Festival di Cannes 2018: smoking e ciabatte di spugna
Al 71esimo Festival di Cannes tutte le celebrities, dopo i vari red carpet, gironzolano per le feste sugli yacht in abito da sera e ciabatte bianche di spugna
di Carlotta Ghirardini
Al 71 esimo Film Festival di Cannes tutte le celebrities, dopo i vari red carpet davanti ai fotografi, gironzolano per le feste sugli yacht in sfavillanti abiti da sera e ciabatte bianche di spugna, perché se non ti togli le tue jimmy choo dal tacco vertiginoso non ti fanno salire in barca, neanche se sei la statuaria Heidi Klum o perfino lo 007 Pierce Brosnan.
La più simpatica è la coppia Paris Hilton e Chris Zylka, inseparabili, che si intrattengono con i fan e concedono selfie divertiti, anzi si mettono proprio a chiacchierare di gusto e ne aiutano qualcuno ad entrare ai blindatissimi party con loro. Oppure la divina Cate Blanchett, forse la più chic nei look Givenchy, che si ferma a mangiare coi fotografi al semplice brunch organizzato dal sindaco di Cannes per la stampa.
Qualche altra celeb risulta meno simpatica, forse perchè troppo nuova al successo, come la top model con la vitiligine Winnie Harlow, sempre infastidita da scatti e riprese, che passa il tempo (invece di godersi le strepitose tartine del charity Amfar) a urlare “no please” a chi cerca di immortalarla.
Ma forse lo sgarbo maggiore ai selfie-maniaci lo infligge proprio l’organizzazione del Festival: assolutamente proibite le foto sul red carpet, pena la espulsione immediata dallo stesso e l’ingresso (per punizione) dal retro.
Insomma un festival denso di insidie ma non privo della solita magia, sin dalle mattinate sulle terrazze della Croisette, dove vengono allestiti trionfi di fiori freschi, parure di diamanti, smeraldi grossi come carciofi e cibi esotici per la gioia di modelle e miliardari, ospiti del gioielliere Fawaz Gruosi (il cretore di Degrisogono) o della famosa Madame Chantal, padrona di casa da Chopard.

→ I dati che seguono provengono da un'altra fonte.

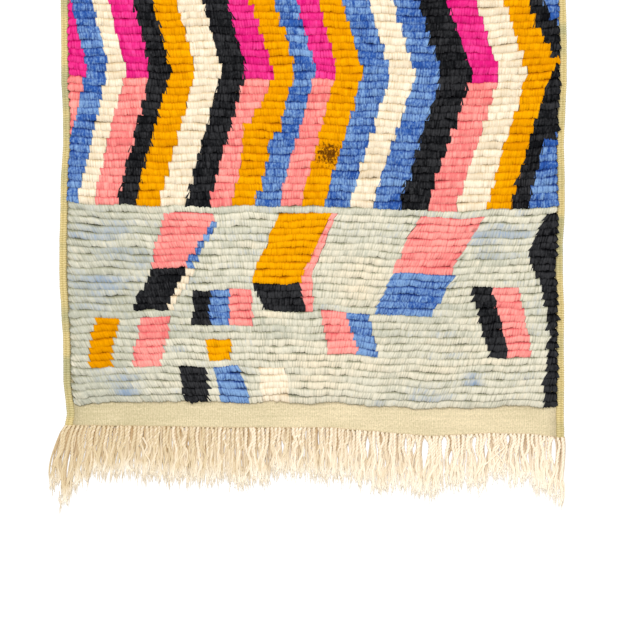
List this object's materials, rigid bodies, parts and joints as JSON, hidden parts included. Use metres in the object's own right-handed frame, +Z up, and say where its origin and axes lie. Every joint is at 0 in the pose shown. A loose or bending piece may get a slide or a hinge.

Di tutti i film presentati si è stradetto in ogni dove, ma di un film poco si è scritto: l’ultima fatica del regista Kazako Adilkhan Yerzhanov, in cui una graziosa contadina va in città per recuperare soldi con cui estinguere i debiti lasciati dal padre e salvare la madre dalla prigione. La storia strappalacrime di lei, nelle grinfie di uomini senza scrupoli che ne fanno un oggetto sessuale, non è nuova né avvincente, ma la tenerezza di certi dialoghi in kazako sottotitolato è toccante. La verità è che di questo film ci hanno colpito le immagini bellissime, amplificate dallo schermo gigantesco del Palazzo del Cinema di Cannes: i vasti panorami di terre lontane, le distese di grano oro, le montagne in lontananza, i primi piani sui fiori di campo, il canto in sottofondo di grilli e cicale, e luce incredibile di ogni scena, quasi fosse ognuna un quadro.
Perché vivere Cannes è anche e soprattutto questo: uscire dalla distrazione del nostro ordinario ed entrare condotti per mano in realtà virtuali possibili, mondi irreali o distantissimi da noi che ci incantano con quella magia del cinema che evoca ed amplifica.